If something unusual does take place, said former Cologne Hollanders manager Jason Kuerschner, that wouldn’t necessarily be inconsistent with baseball tradition.

"If Major League Baseball had an issue with short fences why would they ever allow playoff or World Series games to be played at Fenway Park, Yankee Stadium or Wrigley Field? If something goofy happens it goes into the history books and the lore of Crow River Baseball," he said. "We have a rich history already, that would just be another talking point. Some people have an issue with the shorter fences, but since we’ve gone to the wood bats I don’t think it’s that big of an issue."

Hamburg manager Dereck Wolter said the ballpark’s intimate feel is its best attribute.

"It’s a fun park to play in. The fans are right on top of you during the whole game. They know everything that’s going on because they can hear everything that’s going on. That sets it apart from a lot of other ballparks," he said. "I’m sure you’ve heard discussions that we shouldn’t have regions there, but I think they’re going to do a great job of getting it ready."

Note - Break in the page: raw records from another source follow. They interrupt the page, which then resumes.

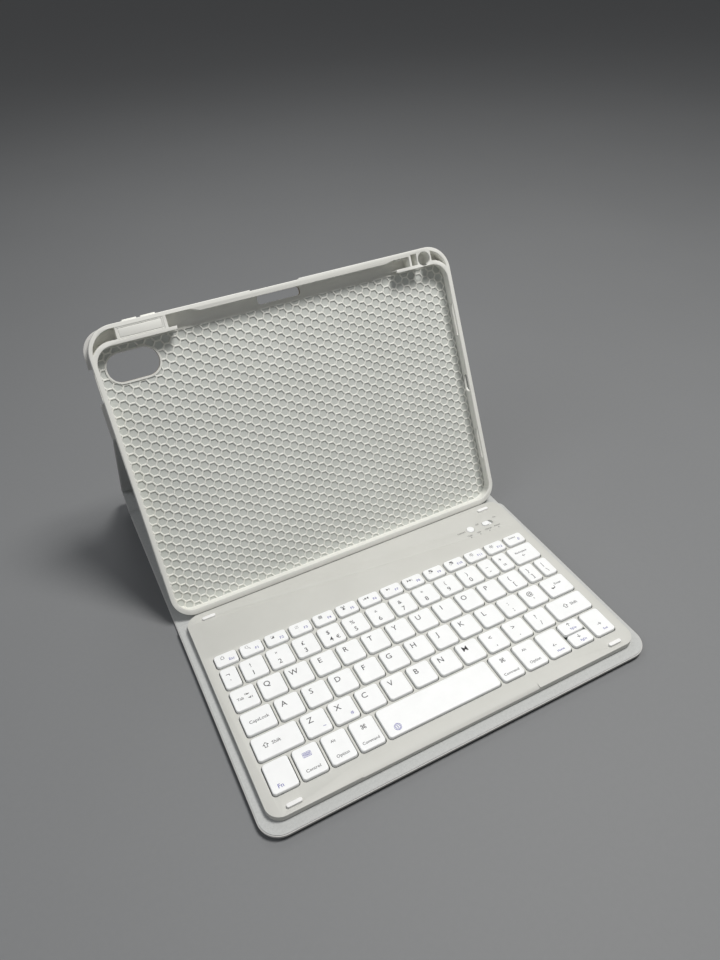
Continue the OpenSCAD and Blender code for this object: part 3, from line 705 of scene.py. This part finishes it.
def addLight(name, spot, size, power, tint):
    data = bpy.data.lights.new(name, "AREA")
    data.shape = "DISK"
    data.size = size
    data.energy = power
    data.color = tint
    lamp = bpy.data.objects.new(name, data)
    bpy.context.scene.collection.objects.link(lamp)
    lamp.location = spot
    lamp.rotation_euler = (Vector(studio["aim"]) - Vector(spot)).to_track_quat("-Z", "Y").to_euler()


bpy.ops.object.select_all(action="DESELECT")
bpy.ops.mesh.primitive_plane_add(size=studio["floor"], location=(0, 0, studio["drop"]))
floor = bpy.context.object
floor.name = "floor"
floorLook = {"dark": (0.185, 0.19, 0.195), "light": (0.20, 0.205, 0.21), "grain": 300, "blotch": 2,
             "rough": (0.6, 0.7), "bump": 0.05, "depth": 0.02}
floor.data.materials.append(newSurface("floorPaper", floorLook))
addLight("keyLight", *studio["key"], studio["warm"])
addLight("fillLight", *studio["fill"], studio["cool"])
addLight("backLight", *studio["back"], studio["plain"])
world = bpy.data.worlds.new("studio")
bpy.context.scene.world = world
world.use_nodes = True
world.node_tree.nodes["Background"].inputs["Color"].default_value = studio["sky"]
world.node_tree.nodes["Background"].inputs["Strength"].default_value = studio["world"]
bpy.context.scene.view_settings.view_transform = "Standard"

cameraSet = {"aim": (1.0, -95.5, 4.4), "azimuth": -25.3, "elevation": 38.95, "roll": -2.9,
             "back": 486.1, "right": -22.5, "up": 89.9, "lens": 27.735}
az, el, roll = (math.radians(cameraSet[k]) for k in ("azimuth", "elevation", "roll"))
forward = Vector((-math.sin(az) * math.cos(el), math.cos(az) * math.cos(el), -math.sin(el)))
level = Vector((math.cos(az), math.sin(az), 0))
upright = level.cross(forward)
rightward = level * math.cos(roll) + upright * math.sin(roll)
upward = upright * math.cos(roll) - level * math.sin(roll)
spot = (Vector(cameraSet["aim"]) - forward * cameraSet["back"] + rightward * cameraSet["right"]
        + upward * cameraSet["up"]) * mm
data = bpy.data.cameras.new("camera")
data.lens = cameraSet["lens"]
data.sensor_width = 36
data.clip_start = 0.01
camera = bpy.data.objects.new("camera", data)
bpy.context.scene.collection.objects.link(camera)
turn = Matrix((rightward, upward, -forward)).transposed().to_4x4()
camera.matrix_world = Matrix.Translation(spot) @ turn
bpy.context.scene.camera = camera
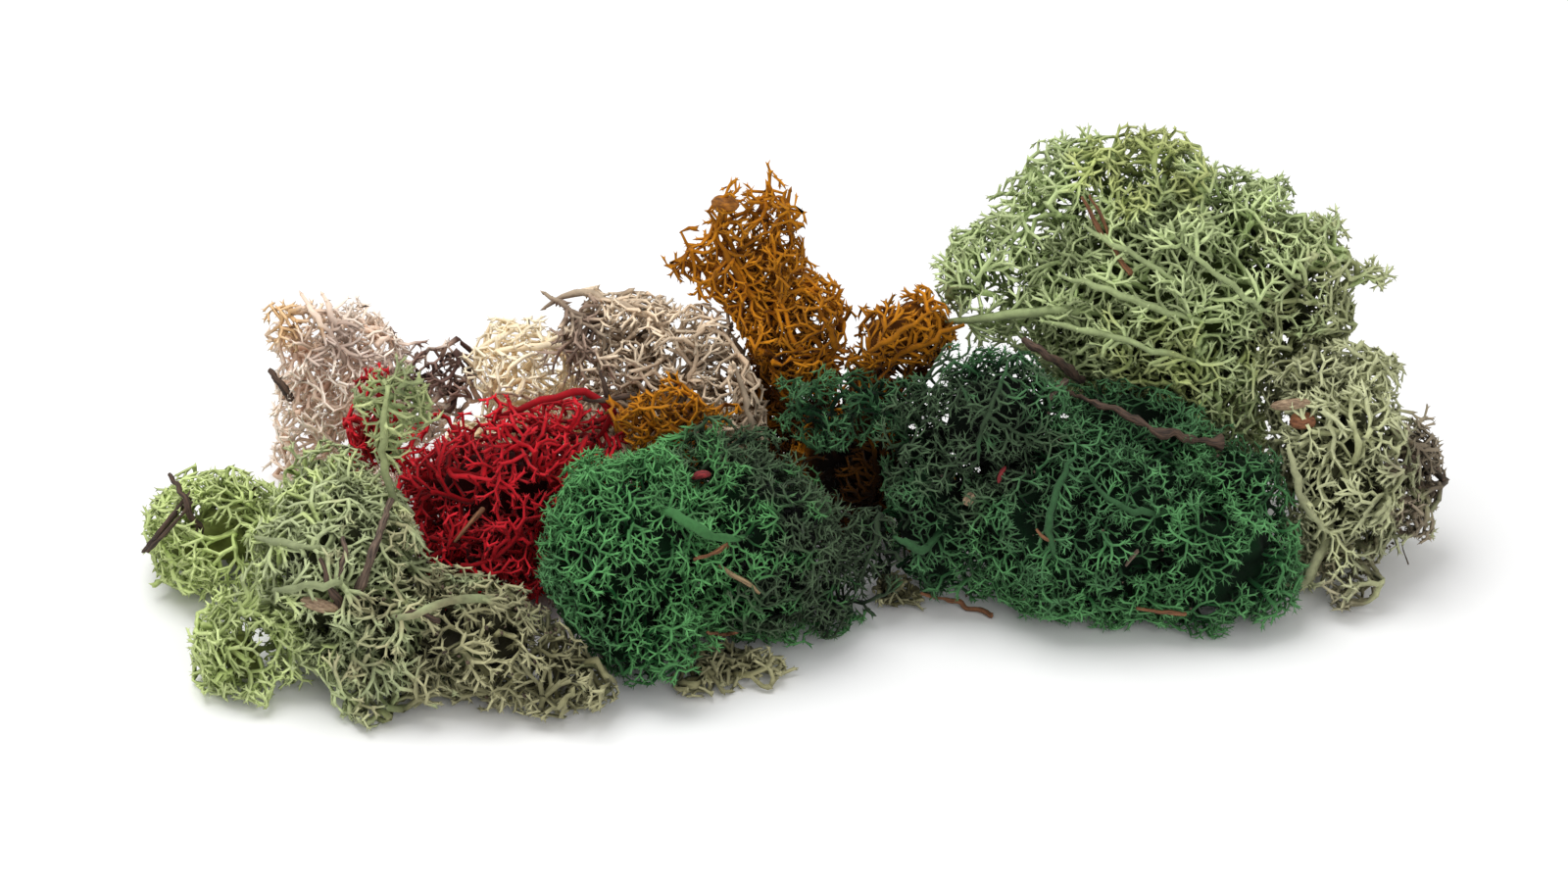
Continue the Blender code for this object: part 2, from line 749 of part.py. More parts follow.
def keep_largest_body(obj):
    """Keeps the largest closed surface. It drops loose scraps, such as a point that a hole has cut
    off, and pockets sealed in where leaning points meet."""
    bm = bmesh.new()
    bm.from_mesh(obj.data)
    unseen = set(bm.faces)
    surfaces = []
    while unseen:
        surface, front = [], [unseen.pop()]
        while front:
            face = front.pop()
            surface.append(face)
            inner_edges = [edge for edge in face.edges if len(edge.link_faces) == 2]
            linked = {other for edge in inner_edges for other in edge.link_faces} & unseen
            unseen -= linked
            front.extend(linked)
        surfaces.append(surface)
    surfaces.sort(key=len)
    scraps = [face for surface in surfaces[:-1] for face in surface]
    bmesh.ops.delete(bm, geom=scraps, context="FACES")
    bm.to_mesh(obj.data)
    bm.free()


def empty_collection(name):
    """A new collection of the scene."""
    collection = bpy.data.collections.new(name)
    bpy.context.scene.collection.children.link(collection)
    return collection


def discard(collection):
    """Removes a collection with its objects."""
    for obj in list(collection.objects):
        bpy.data.objects.remove(obj, do_unlink=True)
    bpy.data.collections.remove(collection)


def build_tuft(tuft, parts, ground, holes):
    """Joins a tuft's heart, cords, stems and branches in one solid, flat where it meets the
    ground and with a hole for every twig that it holds."""
    pieces = empty_collection(f"{tuft.name} pieces")

    def place(name, bm):
        return as_object(bm, name, pieces)

    heart = heart_mesh(tuft)
    cover_heart(tuft, heart, place)
    for start, end in limbs(tuft):
        add_tube((start, end), (CORD_RADIUS, CORD_RADIUS), STEM_SIDES, place)
    for stem in tuft.stems:
        steps = len(stem.path) - 1
        shares = [STEM_TIP + (1.0 - STEM_TIP) * index / steps for index in range(steps + 1)]
        radii = [stem.thickness / 2 * share for share in shares]
        add_tube(stem.path, radii, STEM_SIDES, place)

    trunk = place(tuft.name, heart)
    pieces.objects.unlink(trunk)
    parts.objects.link(trunk)
    add_boolean(trunk, "UNION", pieces)
    apply_modifiers(trunk)
    for cutters in (ground, holes):
        add_boolean(trunk, "DIFFERENCE", cutters)
        apply_modifiers(trunk)
    keep_largest_body(trunk)
    discard(pieces)
    trunk.data.materials.clear()
    trunk.data.materials.append(make_material(tuft.name, tuft.colour, TUFT_ROUGHNESS))


def twig_curve(twig, name, extra, collection):
    """A twig as a bevelled curve, thickest at the end that is sunk in the moss."""
    curve = bpy.data.curves.new(name, "CURVE")
    curve.dimensions = "3D"
    curve.bevel_depth = (twig.thickness / 2 + extra) * MM
    curve.bevel_resolution = 1
    curve.use_fill_caps = True
    spline = curve.splines.new("POLY")
    spline.points.add(len(twig.path) - 1)
    for index, (point, corner) in enumerate(zip(spline.points, twig.path)):
        point.co = (*(Vector(corner) * MM), 1.0)
        point.radius = 1.0 if extra else TWIG_TIP + (1.0 - TWIG_TIP) * index / (len(twig.path) - 1)
    obj = bpy.data.objects.new(name, curve)
    collection.objects.link(obj)
    return obj


def build_twig(twig, parts, holes):
    """The twig itself, and the cutter that makes its hole."""
    obj = twig_curve(twig, twig.name, 0.0, parts)
    obj.data.materials.append(make_material(twig.name, twig.colour, TWIG_ROUGHNESS))
    wide = twig_curve(twig, f"{twig.name} hole", HOLE_GAP, holes)
    bpy.context.view_layer.update()
    graph = bpy.context.evaluated_depsgraph_get()
    mesh = bpy.data.meshes.new_from_object(wide.evaluated_get(graph))
    bm = bmesh.new()
    bm.from_mesh(mesh)
    bmesh.ops.remove_doubles(bm, verts=bm.verts[:], dist=1e-6)
    bmesh.ops.recalc_face_normals(bm, faces=bm.faces[:])
    bm.to_mesh(mesh)
    bm.free()
    cutter = new_object(f"{twig.name} cutter", mesh, holes)
    cutter.hide_render = True
    cutter.display_type = "WIRE"
    bpy.data.objects.remove(wide, do_unlink=True)


def build_ground(collection):
    """A slab under z = 0 that cuts each tuft's flat resting spot."""
    bpy.ops.mesh.primitive_cube_add(size=1.0)
    slab = bpy.context.active_object
    slab.name = "ground cutter"
    slab.data.transform(Matrix.Diagonal((*SLAB_SIZE, 1.0)))
    slab.data.transform(Matrix.Translation((0.0, 0.0, -SLAB_SIZE[2] / 2)))
    for holder in list(slab.users_collection):
        holder.objects.unlink(slab)
    collection.objects.link(slab)
    slab.hide_render = True
    slab.display_type = "WIRE"


def centre_on_origin(parts):
    """Moves the whole clump so that its box stands centred on the origin."""
    bpy.context.view_layer.update()
    corners = np.array([obj.matrix_world @ Vector(c) for obj in parts.objects for c in obj.bound_box])
    middle = (corners.min(axis=0) + corners.max(axis=0)) / 2
    root = bpy.data.objects.new("moss_clump", None)
    bpy.context.scene.collection.objects.link(root)
    for obj in parts.objects:
        obj.parent = root
    root.location = (-middle[0], -middle[1], 0.0)


def main():
    """Builds every tuft and twig."""
    clear_scene()
    parts = empty_collection("reindeer moss clump")
    ground = empty_collection("ground cutters")
    holes = empty_collection("twig holes")
    build_ground(ground)
    for twig in TWIGS:
        build_twig(twig, parts, holes)
    for tuft in TUFTS:
        build_tuft(tuft, parts, ground, holes)
    centre_on_origin(parts)


if __name__ == "__main__":
    main()
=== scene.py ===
"""The looks of the reindeer moss clump: dyed tufts of forked lichen, dry twigs, needles and crumbs.

Each tuft is one piece. Limbs grow in rounds: every limb ends in a small triangle, which splits in
three buds, and each bud that finds room is drawn out to the next, thinner limb or to a point. The
limbs keep inside the tuft's lobes and out of its neighbours', so the tuft has the outline of the
solid that it stands for.

All sizes are millimetres unless a name says otherwise, with +Z up and the clump's front towards -Y.
"""

import logging
import math
from dataclasses import dataclass, field
from enum import Enum

import bpy
import numpy as np
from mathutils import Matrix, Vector


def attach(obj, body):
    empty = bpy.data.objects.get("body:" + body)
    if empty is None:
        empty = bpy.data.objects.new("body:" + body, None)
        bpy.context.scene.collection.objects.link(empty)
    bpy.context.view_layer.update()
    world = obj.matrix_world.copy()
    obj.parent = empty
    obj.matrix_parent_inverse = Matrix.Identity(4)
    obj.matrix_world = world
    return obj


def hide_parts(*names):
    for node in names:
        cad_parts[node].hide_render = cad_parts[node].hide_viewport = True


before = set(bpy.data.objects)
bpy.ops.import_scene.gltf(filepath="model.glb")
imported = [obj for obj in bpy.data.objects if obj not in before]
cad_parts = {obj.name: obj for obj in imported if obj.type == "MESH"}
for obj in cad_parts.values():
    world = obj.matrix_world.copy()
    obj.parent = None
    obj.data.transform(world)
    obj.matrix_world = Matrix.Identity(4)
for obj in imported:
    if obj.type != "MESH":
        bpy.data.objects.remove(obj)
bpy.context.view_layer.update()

MM = 0.001
IMAGE_SIZE = (1600, 901)
CENTRING = np.array((-4.02, -4.783, 0.0))
LOG = logging.getLogger("moss")
NO_LENGTH = 1e-9
UPRIGHT = 0.8
POLE = 0.6
BROAD_SHARE = 0.16
BROAD_DETAIL = 2.0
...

While there might not be many other ballparks like the Willkommen Memorial Park field, the hometown Young America players wouldn’t have it any other way.

"There’s no other field in the league where you look out and there’s houses on all sides of the park. It’s in the community. It’s part of the community. It’s not like it’s just out in some plowed field where you put up a fence and a grandstand," said Ernst. "That’s what I think is really special about it."

Franck summed it up in a single thought.

"It’s maybe not the best field," he said. "But it definitely has a bunch of character."